At this point, it appears, there is a gigantic switch of topic, both in this Meditation, and in the Meditations in general.  We move to an ontological proof for the existence of a deity.  Is this such a major shift however?  The certainty Descartes arrives at in his earlier Meditations, as he himself admits, depends upon the nonexistence of an evil genius and upon the existence of a deity. H is proofs hang in limbo as long as they begin with that which is dependent and endeavor to move forward.  He must "begin" [ontologically speaking] with that which is wholly independent, and show (with certainty) that this starting point is secure.  The goal of the following proof is to provide him with an "ultimately secure" beginning point—to provide Descartes with the metaphysical ground upon which his epistemological conclusions may stand. 

Throughout the Meditations, Descartes has been concerned with metaphysics.  He has asserted that he is a substance; drawn a distinction between mental and physical substances (and between finite and infinite ones); discussed the status of attributes; offered a causal principle; discussed the objective reality (representational capacity of ideas); pointed out that true ideas must represent something real; and, now, discussed the status of mathematical truths.  Clearly, he is vitally concerned with metaphysics, but he has not discussed the topic directly on its own.  He has been discussing and developing his topics according to an "epistemological order" (following what commentators call "the order of ideas"); and he now pauses to discuss to discuss things according to a "metaphysical order" (what commentators call "the order of things [or being]").  This means, given his orientation, that he must start with the foundation of everything which exists, and this is, of course, his deity.  Thus we have a second, and very different, argument for the existence of his deity--one which doesn't begin from the self and work outward to the deity.  Instead, it begins with the deity itself and shows that it, by its very nature, must [necessarily] exist.3a 

88 1. Concept of a supremely perfect being [the essence of his deity]. 
-Discuss essences!

89 2. He has been accustomed in every other matter to distinguish between existence and essence; and so he believes that the existence can be separated from the essence of his deity, and that, thus, his deity may be conceived as not actually existing.

3. But this case is different: "...the existence can no more be separated from the essence of God, than the idea of a mountain from that of a valley, or the equality of its three angles to two right angles, from the essence of a triangle; so that it is not less impossible to conceive a God, that is, a being supremely perfect, to whom existence is awanting, or who is devoid of certain perfection, than to conceive a mountain without a valley."

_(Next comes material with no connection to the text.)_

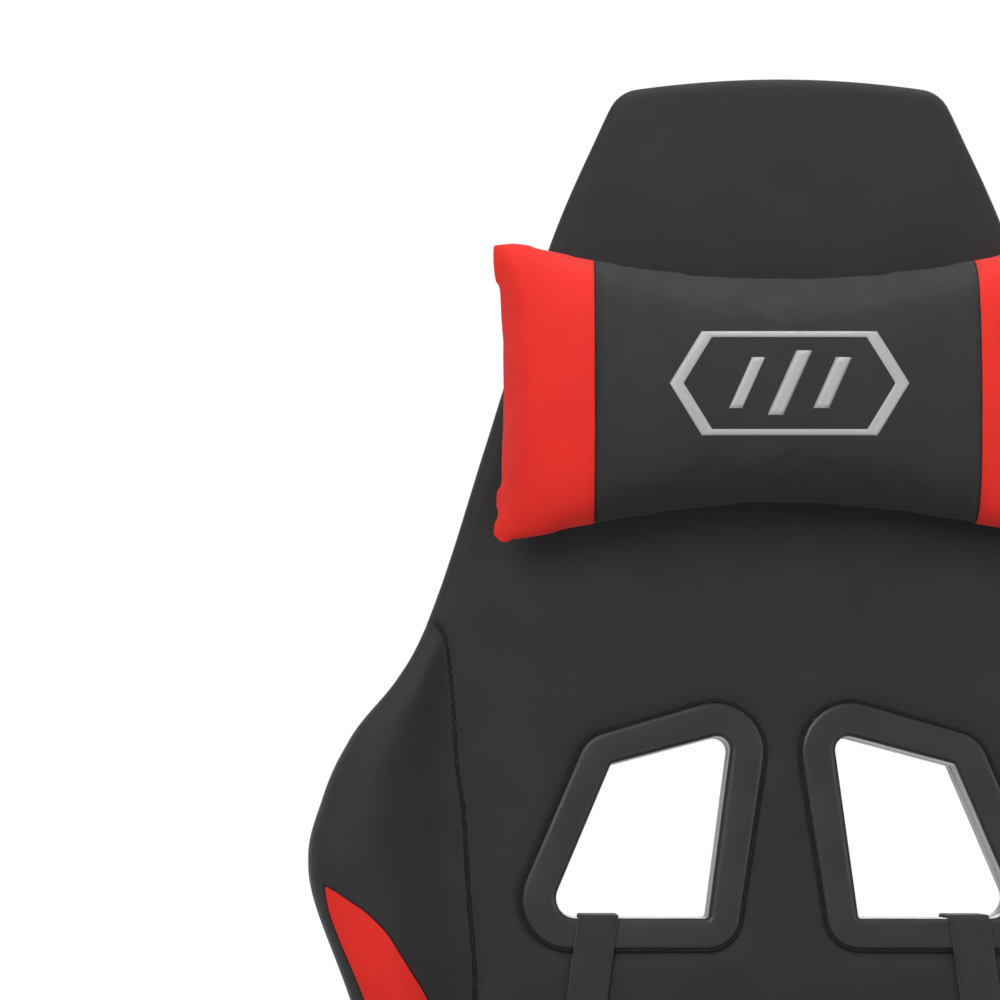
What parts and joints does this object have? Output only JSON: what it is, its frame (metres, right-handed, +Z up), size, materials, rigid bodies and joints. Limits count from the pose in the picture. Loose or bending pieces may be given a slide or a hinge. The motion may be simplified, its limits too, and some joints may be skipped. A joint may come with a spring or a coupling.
{
  "type": "gaming chair",
  "caption": "Swivel gaming chair with a winged reclining back, strapped head and lumbar cushions, lift-up armrests, tilt and gas height lift on a caster base.",
  "frame": {"origin": "on the floor under the gas column's axis", "axes": "+Z up, the sitter faces -Y, +X towards the sitter's left"},
  "size_m": [0.685, 0.6969, 1.2537],
  "materials": {
    "black_cloth": "smooth, closely woven matte cloth over foam",
    "red_cloth": "smooth, closely woven matte cloth over foam",
    "webbing": "woven polyester webbing",
    "elastic": "woven elastic band",
    "belt": "woven elastic belts",
    "black_nylon": "fine textured moulding",
    "satin_plastic": "satin moulding",
    "pad_foam": "soft moulded polyurethane",
    "wheel": "nylon and polyurethane tread",
    "black_steel": "black powder coat",
    "frame_steel": "black powder coat",
    "bright_steel": "ground",
    "chrome_rod": "hard chrome",
    "spring_steel": "oiled",
    "zinc": "zinc plated",
    "bushing_plastic": "natural acetal"
  },
  "bodies": {
    "base": {"star_base": "black_nylon", "column_tube": "black_steel", "column_bushing": "bushing_plastic", "thrust_bearing": "bright_steel", "dust_cover_lower": "satin_plastic"},
    "caster_1": {"caster_hood_1": "black_nylon", "caster_pins_1": "bright_steel"},
    "wheels_1": {"caster_wheels_1": "wheel"},
    "caster_2": {"caster_hood_2": "black_nylon", "caster_pins_2": "bright_steel"},
    "wheels_2": {"caster_wheels_2": "wheel"},
    "caster_3": {"caster_hood_3": "black_nylon", "caster_pins_3": "bright_steel"},
    "wheels_3": {"caster_wheels_3": "wheel"},
    "caster_4": {"caster_hood_4": "black_nylon", "caster_pins_4": "bright_steel"},
    "wheels_4": {"caster_wheels_4": "wheel"},
    "caster_5": {"caster_hood_5": "black_nylon", "caster_pins_5": "bright_steel"},
    "wheels_5": {"caster_wheels_5": "wheel"},
    "piston": {"piston_rod": "chrome_rod"},
    "lift": {"gas_cylinder": "chrome_rod", "dust_cover_upper": "satin_plastic", "mechanism_housing": "black_steel", "tilt_pin": "zinc", "tilt_spring": "spring_steel"},
    "cover_middle": {"dust_cover_middle": "satin_plastic"},
    "valve": {"valve_pin": "bright_steel"},
    "knob": {"tension_knob": "satin_plastic"},
    "lock_slider": {"tilt_lock_slider": "bushing_plastic"},
    "lever": {"height_lever": "black_steel", "lever_grip": "satin_plastic"},
    "seat": {"tilt_plate": "black_steel", "seat_frame": "frame_steel", "seat_webbing": "belt", "seat_cushion": "black_cloth", "seat_bolts": "zinc", "recliner_plates": "black_steel", "recline_pins": "zinc", "recline_spring": "spring_steel", "side_cover_left": "satin_plastic", "side_cover_right": "satin_plastic", "armrest_bracket_left": "black_steel", "armrest_bracket_right": "black_steel"},
    "back": {"back_plates": "black_steel", "back_frame": "frame_steel", "back_cushion": "black_cloth", "vent_bezels_front": "satin_plastic", "vent_bezels_rear": "satin_plastic", "lumbar_straps": "webbing"},
    "recline_handle": {"recline_lever": "satin_plastic"},
    "armrest_left": {"armrest_post_left": "black_steel", "armrest_pad_left": "pad_foam"},
    "armrest_right": {"armrest_post_right": "black_steel", "armrest_pad_right": "pad_foam"},
    "button_left": {"armrest_button_left": "satin_plastic"},
    "button_right": {"armrest_button_right": "satin_plastic"},
    "headrest": {"head_pillow": "red_cloth", "head_strap": "elastic"},
    "lumbar": {"lumbar_cushion": "black_cloth"}
  },
  "joints": [
    {"name": "caster_swivel_1", "type": "hinge", "parent": "base", "child": "caster_1", "pos_m": [0, -0.31, 0.07], "axis": [0, 0, 1], "continuous": true},
    {"name": "wheel_roll_1", "type": "hinge", "parent": "caster_1", "child": "wheels_1", "pos_m": [0.01879, -0.30316, 0.03], "axis": [0.342, -0.9397, 0], "continuous": true},
    {"name": "caster_swivel_2", "type": "hinge", "parent": "base", "child": "caster_2", "pos_m": [0.29483, -0.0958, 0.07], "axis": [0, 0, 1], "continuous": true},
    {"name": "wheel_roll_2", "type": "hinge", "parent": "caster_2", "child": "wheels_2", "pos_m": [0.28734, -0.07725, 0.03], "axis": [0.9272, 0.3746, 0], "continuous": true},
    {"name": "caster_swivel_3", "type": "hinge", "parent": "base", "child": "caster_3", "pos_m": [0.18221, 0.2508, 0.07], "axis": [0, 0, 1], "continuous": true},
    {"name": "wheel_roll_3", "type": "hinge", "parent": "caster_3", "child": "wheels_3", "pos_m": [0.16246, 0.25392, 0.03], "axis": [0.1564, 0.9877, 0], "continuous": true},
    {"name": "caster_swivel_4", "type": "hinge", "parent": "base", "child": "caster_4", "pos_m": [-0.18221, 0.2508, 0.07], "axis": [0, 0, 1], "continuous": true},
    {"name": "wheel_roll_4", "type": "hinge", "parent": "caster_4", "child": "wheels_4", "pos_m": [-0.18971, 0.23225, 0.03], "axis": [-0.9272, 0.3746, 0], "continuous": true},
    {"name": "caster_swivel_5", "type": "hinge", "parent": "base", "child": "caster_5", "pos_m": [-0.29483, -0.0958, 0.07], "axis": [0, 0, 1], "continuous": true},
    {"name": "wheel_roll_5", "type": "hinge", "parent": "caster_5", "child": "wheels_5", "pos_m": [-0.27805, -0.10669, 0.03], "axis": [-0.5446, -0.8387, 0], "continuous": true},
    {"name": "seat_swivel", "type": "hinge", "parent": "base", "child": "piston", "pos_m": [0, 0, 0.06], "axis": [0, 0, 1], "continuous": true},
    {"name": "height_lift", "type": "slide", "parent": "piston", "child": "lift", "axis": [0, 0, 1], "range_m": [0, 0.08]},
    {"name": "cover_follow", "type": "slide", "parent": "base", "child": "cover_middle", "axis": [0, 0, 1], "range_m": [0, 0.04]},
    {"name": "tension_turn", "type": "hinge", "parent": "lift", "child": "knob", "pos_m": [0, -0.068, 0.24], "axis": [0, 0, 1], "continuous": true},
    {"name": "tilt_lock_pull", "type": "slide", "parent": "lift", "child": "lock_slider", "axis": [-1, 0, 0], "range_m": [0, 0.008]},
    {"name": "height_lever_lift", "type": "hinge", "parent": "lock_slider", "child": "lever", "pos_m": [-0.056, 0, 0.3045], "axis": [0, 1, 0], "range_deg": [0, 4], "stiffness_Nm_per_rad": 8, "springref_deg": -6.88},
    {"name": "valve_press", "type": "slide", "parent": "lift", "child": "valve", "axis": [0, 0, -1], "range_m": [0, 0.004]},
    {"name": "seat_tilt", "type": "hinge", "parent": "lift", "child": "seat", "pos_m": [0, -0.105, 0.322], "axis": [-1, 0, 0], "range_deg": [0, 8], "stiffness_Nm_per_rad": 220, "springref_deg": -25.78, "deforming": ["tilt_spring"]},
    {"name": "back_recline", "type": "hinge", "parent": "seat", "child": "back", "pos_m": [0, 0.245, 0.44], "axis": [-1, 0, 0], "range_deg": [0, 60]},
    {"name": "recline_release", "type": "hinge", "parent": "seat", "child": "recline_handle", "pos_m": [-0.25, 0.245, 0.44], "axis": [-1, 0, 0], "range_deg": [0, 25], "stiffness_Nm_per_rad": 0.6, "springref_deg": -17.19},
    {"name": "headrest_slide", "type": "slide", "parent": "back", "child": "headrest", "axis": [0, 0.1045, 0.9945], "range_m": [0, 0.04]},
    {"name": "lumbar_slide", "type": "slide", "parent": "back", "child": "lumbar", "axis": [0, 0.1045, 0.9945], "range_m": [-0.02, 0.03]},
    {"name": "armrest_left_lift", "type": "slide", "parent": "seat", "child": "armrest_left", "axis": [0, 0, 1], "range_m": [0, 0.06]},
    {"name": "armrest_left_press", "type": "slide", "parent": "seat", "child": "button_left", "axis": [-1, 0, 0], "range_m": [0, 0.003], "stiffness_N_per_m": 800, "springref_m": -0.002},
    {"name": "armrest_right_lift", "type": "slide", "parent": "seat", "child": "armrest_right", "axis": [0, 0, 1], "range_m": [0, 0.06]},
    {"name": "armrest_right_press", "type": "slide", "parent": "seat", "child": "button_right", "axis": [1, 0, 0], "range_m": [0, 0.003], "stiffness_N_per_m": 800, "springref_m": -0.002}
  ],
  "couplings": [
    {"joint": "cover_follow", "follows": "height_lift", "ratio": 0.5},
    {"joint": "valve_press", "follows": "height_lever_lift", "m_per_rad": 0.056}
  ]
}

4. Therefore, his deity exists necessarily. Note that there is a difference between concluding that "it is necessary to conclude that God exists" [Meditation III] and concluding that "necessarily, God exists". (See long citation on pp. 90-91). 

-Difference of this case and that of mountain-valley. 

90 Summation of the proof...his deity is eternal and unique:

-"Next, I cannot understand how there could be two or more Gods of this kind.  Again, once I have asserted that God now exists, I plainly see that it is necessary that he has existed from eternity and will endure for eternity."4 

--Why is it necessary that his deity be unique—that there be only one of such things?  Couldn’t “what’s real is rational, and what’s rational is real” be true if there are several such beings?  The need for it to be a universe! 

--Why is it necessary that his deity is "eternal?"  Because if it were not, it would be caused, and it would have an end, and neither of these occurrences would be compatible with necessary existence. 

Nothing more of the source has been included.